According to the Keystone State Education Coalition, a school voucher bill, SB1, now being debated, “is no longer a bill about poor kids trapped in violent or failing schools. It is a bill that will use public money to pay tuition for middle-class children who are already attending private or parochial schools.”

The Coalition explains, “Less than 8 percent of all vouchers are expected to go to kids from these 144 ‘failing schools.’ ... SB1 will create a two-tiered school system of public and private schools, with private schools choosing the children they want to educate using public money.”

Corbett plans to divert money earmarked for charters from all state school districts into an independently run “state charter authorizer,” which would manage charter funding centrally instead of through individual school districts.

Not surprisingly, “The charter school community embraces the opportunity to work with Gov. Corbett and the legislature,” said Pennsylvania Coalition of Public Charter Schools president, Lawrence F. Jones Jr. “We support the Governor’s vision for education reform, even in the face of difficult fiscal times.” (http://phillyschoolsearch.com)

Workers pay more for less

While state and federal politicians brag about their opposition to tax increases, the tax burdens on working and poor families are being increased dramatically.

A statewide poll in April by the Philadelphia Inquirer revealed that “all but a handful” of the state’s school districts are planning tax increases, while 88 percent were considering layoffs and 71 percent were planning to eliminate programs.

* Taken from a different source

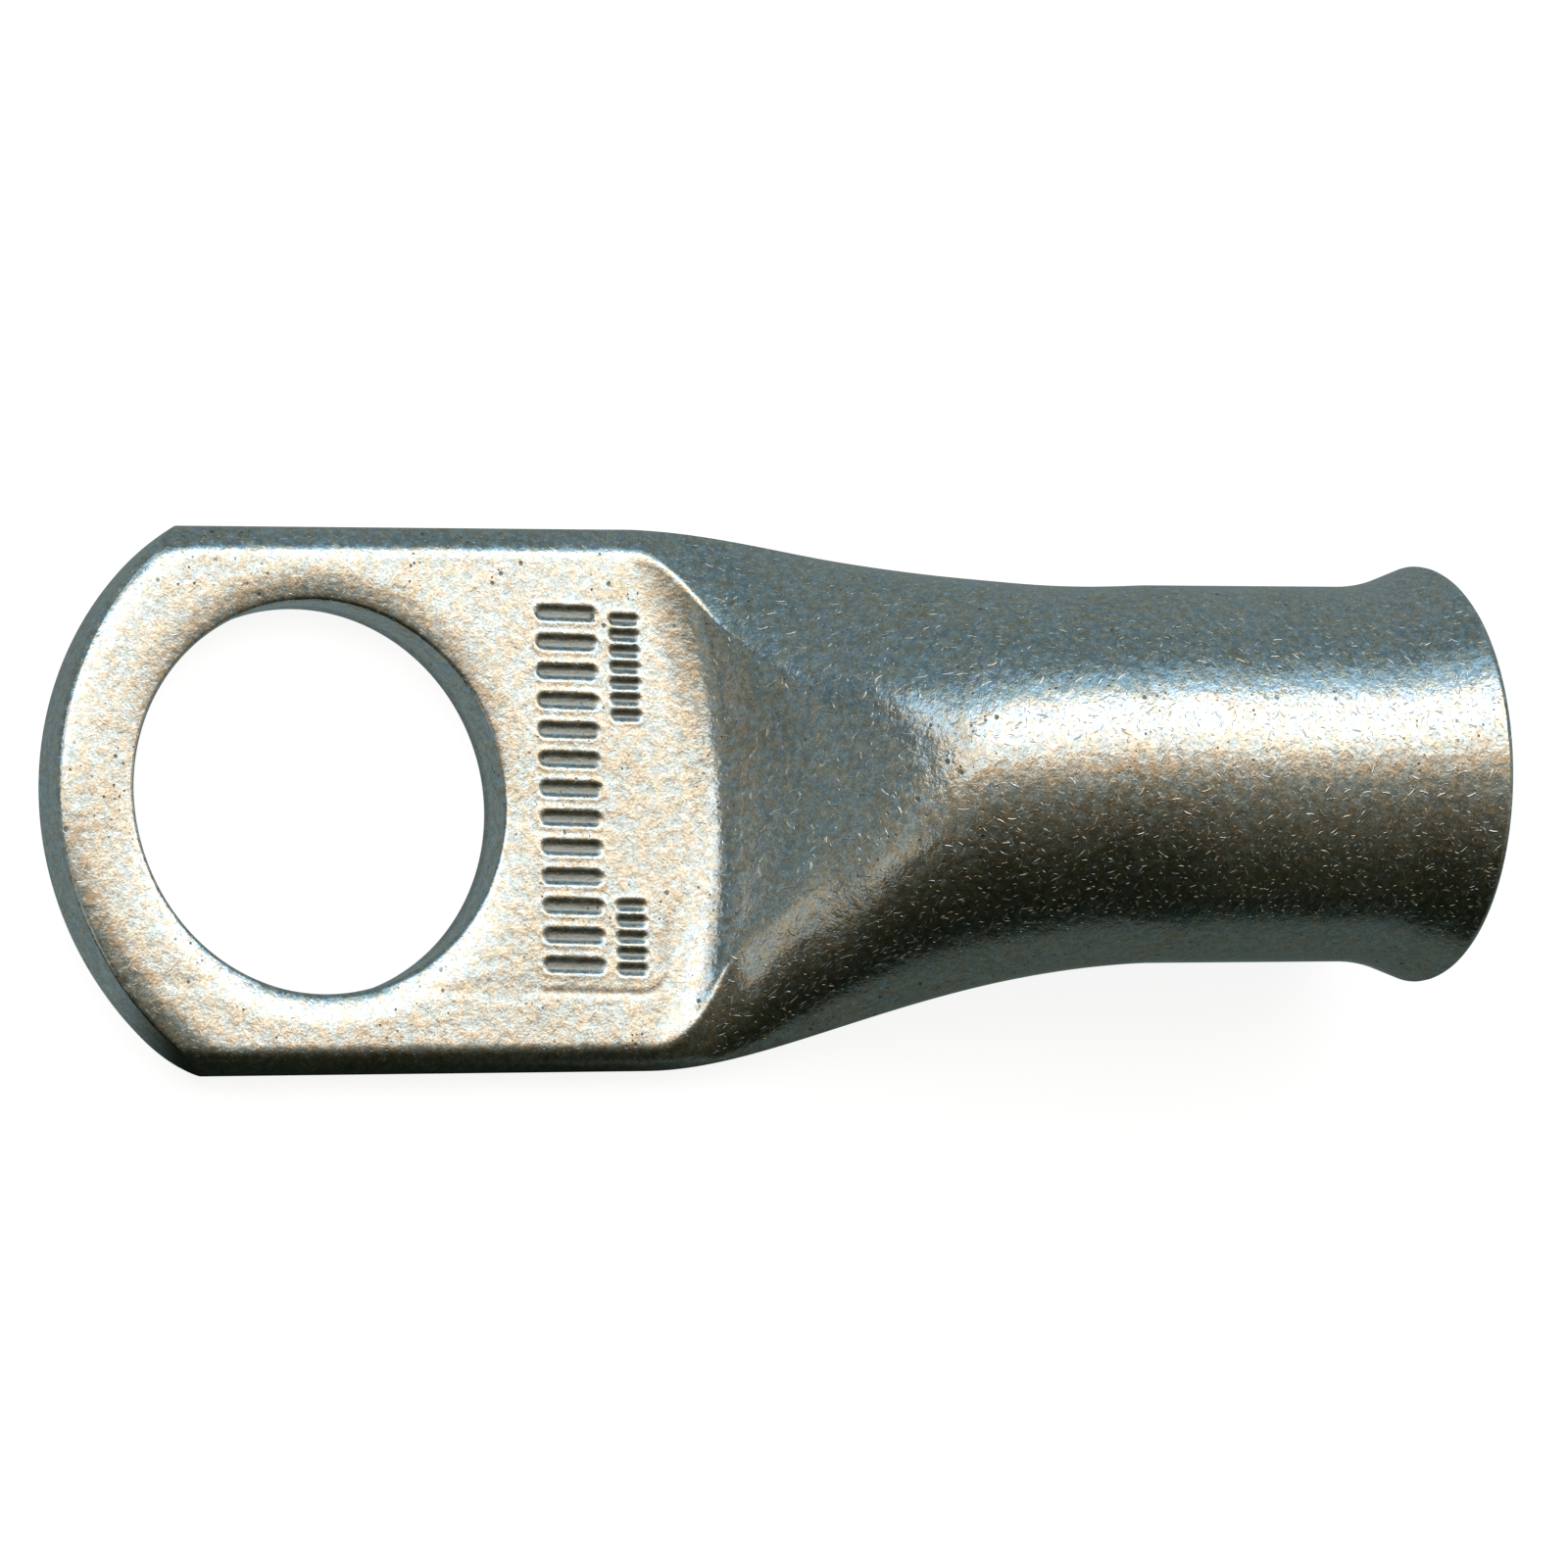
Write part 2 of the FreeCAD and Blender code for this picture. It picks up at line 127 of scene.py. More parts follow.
@dataclass
class Skin:
    """Points, surface coordinates and faces of one closed skin, gathered patch by patch.

    Every patch brings its own points; points that two patches share are merged at the end.
    """

    points: list[Grid] = field(default_factory=list)
    sheets: list[Grid] = field(default_factory=list)
    corners: list[NDArray[np.int64]] = field(default_factory=list)
    count: int = 0

    def add_points(self, points: Grid, sheet: Grid) -> NDArray[np.int64]:
        """Add points with their surface coordinates.

        Args:
            points: Places in millimetres, in any array shape with 3 last.
            sheet: Surface coordinates in millimetres, the same shape with 2 last.

        Returns:
            The points' numbers, in the array's own shape.
        """
        shape = points.shape[:-1]
        numbers = self.count + np.arange(int(np.prod(shape))).reshape(shape)
        self.points.append(points.reshape(-1, 3))
        self.sheets.append(sheet.reshape(-1, 2))
        self.count += numbers.size
        return numbers

    def add_grid(self, points: Grid, sheet: Grid) -> None:
        """Add a grid of four-cornered faces, one between each two rows and two columns.

        Args:
            points: Places in millimetres, rows by columns by 3.
            sheet: Surface coordinates, rows by columns by 2.
        """
        n = self.add_points(points, sheet)
        faces = stack(n[:-1, :-1], n[:-1, 1:], n[1:, 1:], n[1:, :-1])
        self.corners.append(faces.reshape(-1, 4))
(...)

Meanwhile, Gov. Corbett’s budget includes $970 million in new tax breaks for corporations, according to the Coalition for Labor Engagement and Accountable Revenues. So many loopholes already exist that more than 70 percent of Pennsylvania corporations pay no state income tax at all, according to the Pennsylvania Budget and Policy Center. The governor also refuses to touch a growing state revenue surplus of $700 million.

The funds do exist in this rich country to educate our youth. However, the money is in the hands of the rich. A mass movement is needed to take what is rightfully ours.